The five-member, all-volunteer Development Board met Tuesday to consider the American Management Association’s proposal to subdivide three house lots on its 64-acre campus. Village Manager John Sweeney sat in on the meeting, but it was the first without Evans and the second without community development assistant Kelly Brunette, who left the village in April to work for the Regional Office of Sustainable Tourism.

“It was certainly a challenging meeting, even in the context of it being a fairly simple project,” said Karasin, who’s chaired the Development Board, formerly the village Planning Board, since 2009. “It was the first subdivision under our new development code, and our first project without staff support.”

The board ultimately approved the project, but even something as simple as how to get the official notice of decision to the applicant was “kind of a missing piece,” Karasin said.

“The bigger picture is the board wasn’t working with any staff recommendation to go on or confidence that the village staff had evaluated the project from a professional standpoint,” she said. “We didn’t have any draft findings or staff recommendation or draft conditions.”

There are more complex projects coming up, Karasin noted, like the Dew Drop Inn renovation. Owner Calli Shelton said last month that she expect to deliver a full application to the village soon, potentially this month.

“There’s a project where the concept is totally sound but it’s such an important project for the village that we don’t want to miss anything,” Karasin said. “That’s a potential risk, without somebody with paid time putting their eyes and professional training on a project.”

As community development director, Evans was the village’s lead planner, grant writer, liaison to the Development Board and other boards, and in charge of the code enforcement office. Village officials have said they plan to separate his duties into at least two different jobs. The code enforcement role and the Development Board liaison role would go to a new code enforcement officer, who would work with current code enforcement officer Patrick Giblin.

The community development position’s primary task would be grant writing and grant administration, Mayor Clyde Rabideau said last week. There wouldn’t necessarily be a community planner component to the job, he said.

Karasin said Sweeney talked with the Developmpent Board about the plan going forward during the new business portion of Tuesday’s meeting. He reportedly talked about ways to provide the board with the necessary staff support and said he’s trying to secure permission from the village board to bring in an outside contractor like the LA Group, which has worked with the village on planning issues in the past, to provide some help.

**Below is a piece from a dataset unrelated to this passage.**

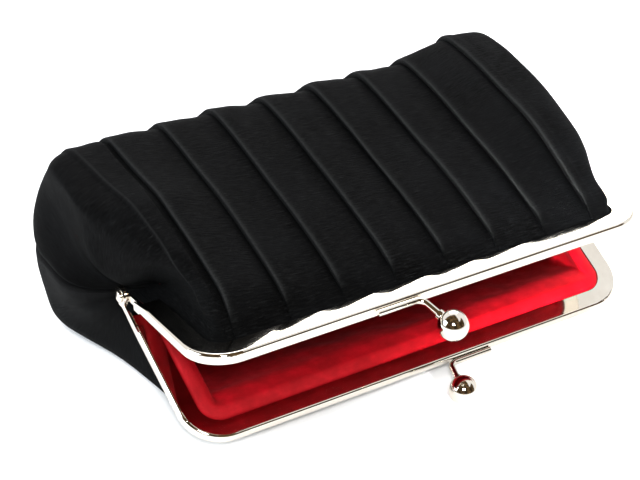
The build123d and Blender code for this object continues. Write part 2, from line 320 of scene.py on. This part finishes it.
# --- pleats --------------------------------------------------------------------------------------
FOLD = [(-4.0, 0.10), (-2.4, 0.05), (-1.1, 0.02), (-0.4, 0.0), (0.3, 0.0), (1.4, 0.0), (2.8, 0.0)]
FOLD += [(4.0, 0.02), (4.5, 0.12), (4.6, 0.22), (4.3, 0.32), (3.4, 0.36), (2.2, 0.37), (1.2, 0.38)]
FOLD += [(0.55, 0.41), (0.2, 0.48), (0.03, 0.58), (0.0, 0.70), (0.1, 0.82), (0.35, 0.92)]
FOLD += [(0.8, 0.98), (1.5, 1.0), (2.6, 1.0), (4.0, 0.97)]
FOLD_TOP = 16
FOLD_REST = 0.75
LEFT_REST = 0.5


def pleat_section():
    """The cloth's line across the pleated panel, fold by fold.

    Gives x, the height as a share of the pleat's height, the weight of a painted highlight along
    each pressed fold edge, and the weight of painted shade in the recess beside and under a
    fold.
    """
    points = [(-BAR_END, LEFT_REST, 0.0, 0.0)]
    for i in range(PLEATS):
        edge = PLEAT_CENTRE + (i - (PLEATS - 1) / 2) * PLEAT_PITCH
        points += between(points[-1], (edge + FOLD[0][0], FOLD[0][1], 0.0, 0.0))
        for k, (dx, height) in enumerate(FOLD):
            # painted highlight: weight of a lighter colour along the fold's top edge, standing in
            # for its lit rim
            pressed = float(bump(k, FOLD_TOP + 2.6, 1.9)) if k >= FOLD_TOP else 0.0
            # painted shade: weight of near-black colour in the recess beside and under the fold
            painted_recess_shade = float(smooth(-2.6, 0.2, dx)) if k < FOLD_TOP else 0.0
            if edge + dx > -BAR_END:
                points.append((edge + dx, height, pressed, painted_recess_shade))
    points += between(points[-1], (BAR_END, FOLD_REST, 0.0, 0.0))
    return np.array(points).T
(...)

Karasin said she’s written a memo to the village board outlining how she thinks it’s important to have someone with strong planning background to help lead the Development Board.

“And I’ve encouraged the other members to speak up individually,” she said. “One risk is that if we don’t have a high level of trust in the expertise of a person who’s looked at a project, there’s a risk we don’t feel confident in moving forward. If somebody doesn’t have adequate training, and either they make bad calls or don’t feel confident making any calls on a project, I don’t think would serve the village very well.”

In a Facebook post this week, however, Rabideau said the Development Board “is not meant to be led by the nose” by an urban planner.

“The Development Board is to consider projects before it according to the new code now in place and use their best judgment,” he wrote. “Otherwise, why have a Development Board? Why not just throw it into the lap of an Urban Planner just out of college? No other village or city in the Tri-Counties has an ‘Urban Planning Grad’ leading the way…though it would be a nice educational foundation for such a position.”

The mayor said it takes practical experience, people skills and consensus-building ability, along with adherence to the code in place, to make good projects happen.

“Follow the code, do the homework and make the right, reasoned decisions based upon the community will embodied in the existing code,” he wrote. “No one person is in charge. It is a community that determines its destiny.”